Tsipras a dit qu’il approuvait le plan des créanciers pour éviter le « désastre », c’est-à-dire la sortie de la Grèce de l’euro. Serait-ce véritablement un « désastre » ?

Une monnaie, c’est une arme politique et on peut en sortir. Les problèmes que rencontre la Grèce sont assez comparables à ceux de l’Argentine dont la monnaie était alignée sur le dollar au début des années 2000. Quand l’Argentine est sortie de ce système, elle a très rapidement retrouvé la croissance.

Le peuple grec craint qu’une sortie de l’euro n’entraîne une sortie de l’Union européenne. Il se retrouverait alors seul face à la Turquie. Ce peuple souffre d’un déficit de confiance en lui-même, auquel s’ajoute un manque de confiance dans l’État grec. La fin de l’euro n’est pourtant pas nécessairement synonyme de fin de l’Europe.

Si la Grèce retrouvait une monnaie nationale, la Russie l’appuierait pour ce faire en fournissant des réserves de change.

Le risque de contagion à l’ensemble de la zone euro en cas de sortie d’un pays est-il justifié ?

Si la Grèce sortait de l’euro, je ne pense pas qu’il y aurait de contagion immédiate. Il n’y aurait contagion que dans la mesure où les marchés financiers se porteraient sur le nouveau maillon faible, l’Italie ou le Portugal, à l’occasion d’une nouvelle crise financière. Dès lors qu’un pays quitte la zone euro, les marchés financiers peuvent envisager que l’euro n’est pas irréversible et spéculer sur la sortie de l’euro d’autres pays fragiles.

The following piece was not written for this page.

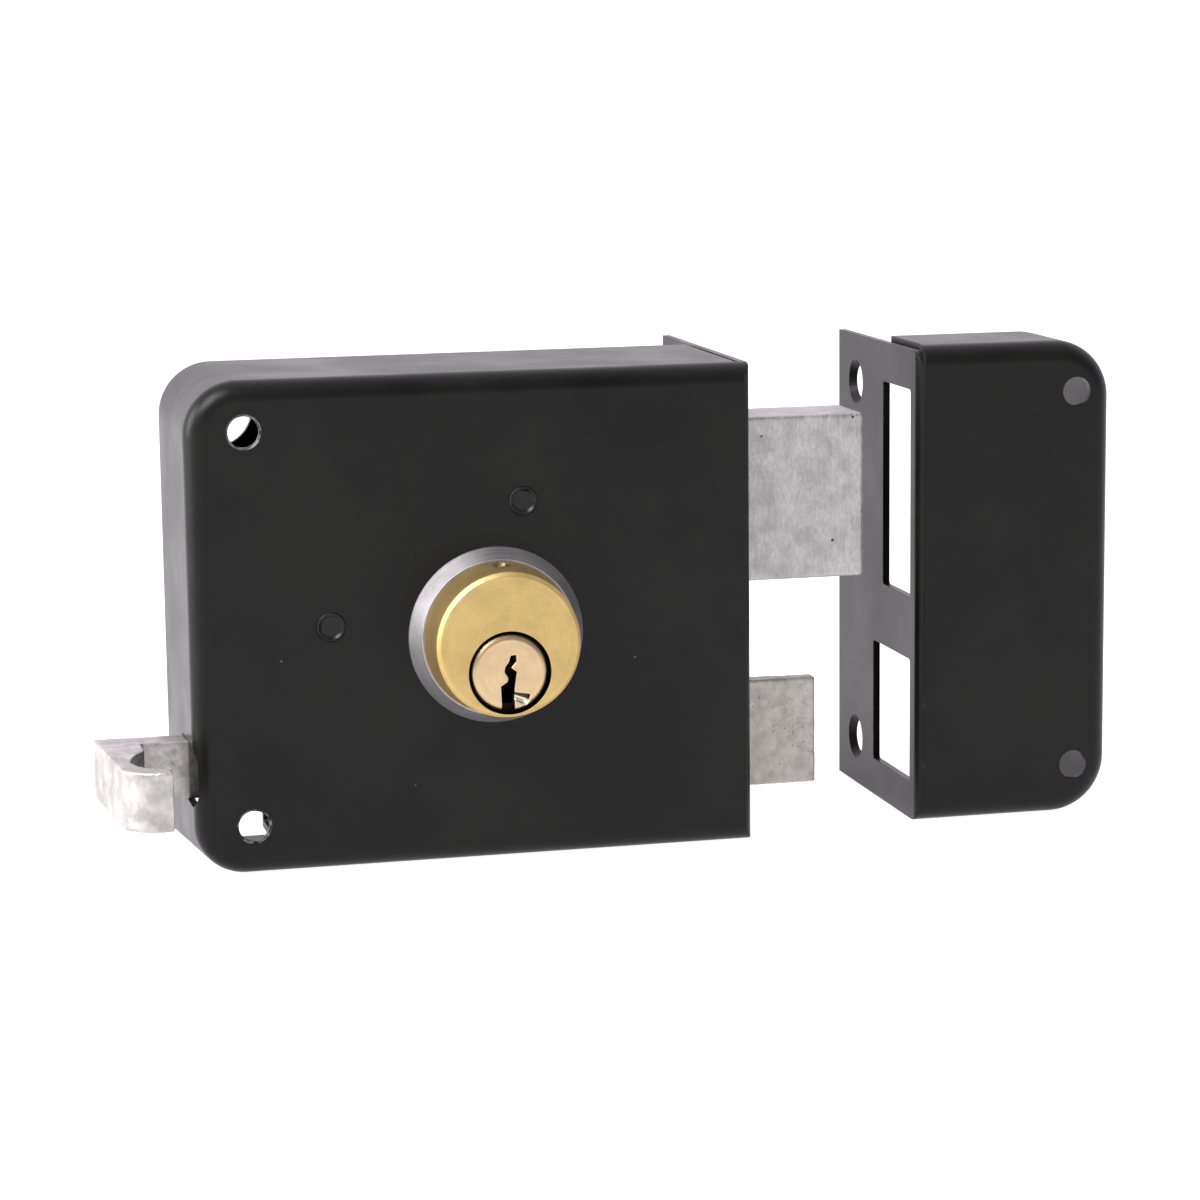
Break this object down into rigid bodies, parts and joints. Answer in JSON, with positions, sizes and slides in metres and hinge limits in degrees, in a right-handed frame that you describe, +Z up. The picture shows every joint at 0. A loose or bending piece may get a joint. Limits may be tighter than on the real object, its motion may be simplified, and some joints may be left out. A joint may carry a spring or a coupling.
{
  "type": "rim lock",
  "caption": "Surface-mounted box lock with a thrown deadbolt, a sprung latch, a side pull, a pin cylinder with an offset plug, and a separate strike box.",
  "frame": {"origin": "on the door's face, on the axis of the plug that the key turns", "axes": "+X the way both bolts are thrown, +Y into the door, +Z up"},
  "size_m": [0.2155, 0.0827, 0.1015],
  "materials": {
    "painted_steel": "worn satin black paint",
    "blackened_steel": "blackened",
    "bright_steel": "plated, dull",
    "drawn_steel": "plain, oiled",
    "milled_steel": "milled, dull",
    "sintered_steel": "sintered, porous",
    "spring_steel": "bright wire",
    "cast_zinc": "as cast zinc alloy, dull",
    "collar_metal": "dull grey",
    "cylinder_brass": "turned, satin",
    "plug_brass": "turned, satin",
    "pin_brass": "turned",
    "nickel_silver": "turned"
  },
  "bodies": {
    "case": {"case_shell": "painted_steel", "back_plate": "blackened_steel", "cover_posts": "drawn_steel", "back_plate_screws": "blackened_steel", "deadbolt_guide_stud": "bright_steel", "guide_stud_clip": "spring_steel", "lever_stud": "bright_steel", "lever_clip": "spring_steel", "cylinder_body": "cylinder_brass", "cylinder_collar": "collar_metal", "cylinder_nut": "blackened_steel", "driver_pins": "nickel_silver", "driver_springs": "spring_steel", "chamber_plugs": "pin_brass", "pinion_bush": "pin_brass", "spring_bracket": "drawn_steel", "spring_rod": "bright_steel", "latch_spring": "spring_steel"},
    "plug": {"plug": "plug_brass", "key_pins": "pin_brass", "tail_bar": "bright_steel", "plug_cap": "drawn_steel", "plug_cap_screws": "bright_steel", "drive_pinion": "sintered_steel"},
    "deadbolt": {"deadbolt_head": "milled_steel", "deadbolt_tail": "drawn_steel", "deadbolt_rivets": "bright_steel"},
    "latch": {"latch_head": "sintered_steel", "latch_bar": "drawn_steel", "latch_rivets": "bright_steel", "pull_knob": "cast_zinc", "pull_rivet": "bright_steel", "lever_pin": "bright_steel"},
    "latch_lever": {"latch_lever": "drawn_steel"},
    "strike": {"strike_shell": "painted_steel"}
  },
  "joints": [
    {"name": "deadbolt_slide", "type": "slide", "parent": "case", "child": "deadbolt", "axis": [1, 0, 0], "range_m": [-0.02827, 0]},
    {"name": "plug_turn", "type": "hinge", "parent": "case", "child": "plug", "pos_m": [0, 0, 0], "axis": [0, 1, 0], "range_deg": [-360, 0]},
    {"name": "latch_slide", "type": "slide", "parent": "case", "child": "latch", "axis": [1, 0, 0], "range_m": [-0.0175, 0], "stiffness_N_per_m": 300, "springref_m": 0.02, "deforming": ["latch_spring"]},
    {"name": "lever_swing", "type": "hinge", "parent": "case", "child": "latch_lever", "pos_m": [-0.0338, 0, 0.0089], "axis": [0, 1, 0], "range_deg": [0, 32.63]},
    {"name": "strike_slide", "type": "slide", "parent": "case", "child": "strike", "axis": [-1, 0, 0], "range_m": [0, 0.035]}
  ],
  "couplings": [
    {"joint": "plug_turn", "follows": "deadbolt_slide", "rad_per_m": 222.22},
    {"joint": "lever_swing", "follows": "latch_slide", "rad_per_m": -32.536}
  ]
}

Quel est le grand enseignement de la crise grecque ?

Qu’ait été envisagé que la Grèce puisse sortir de l’euro a d’ores et déjà brisé un tabou. L’euro, pour ceux qui en doutaient encore, n’est pas une construction irréversible. Surtout, Alexis Tsipras a fait la preuve malgré lui qu’euro et austérité vont main dans la main. L’euro est le point de blocage, et hors  le retour à une monnaie nationale, il n’y aura pas de salut pour les Grecs.

 

Propos recueillis par Laurent Ottavi.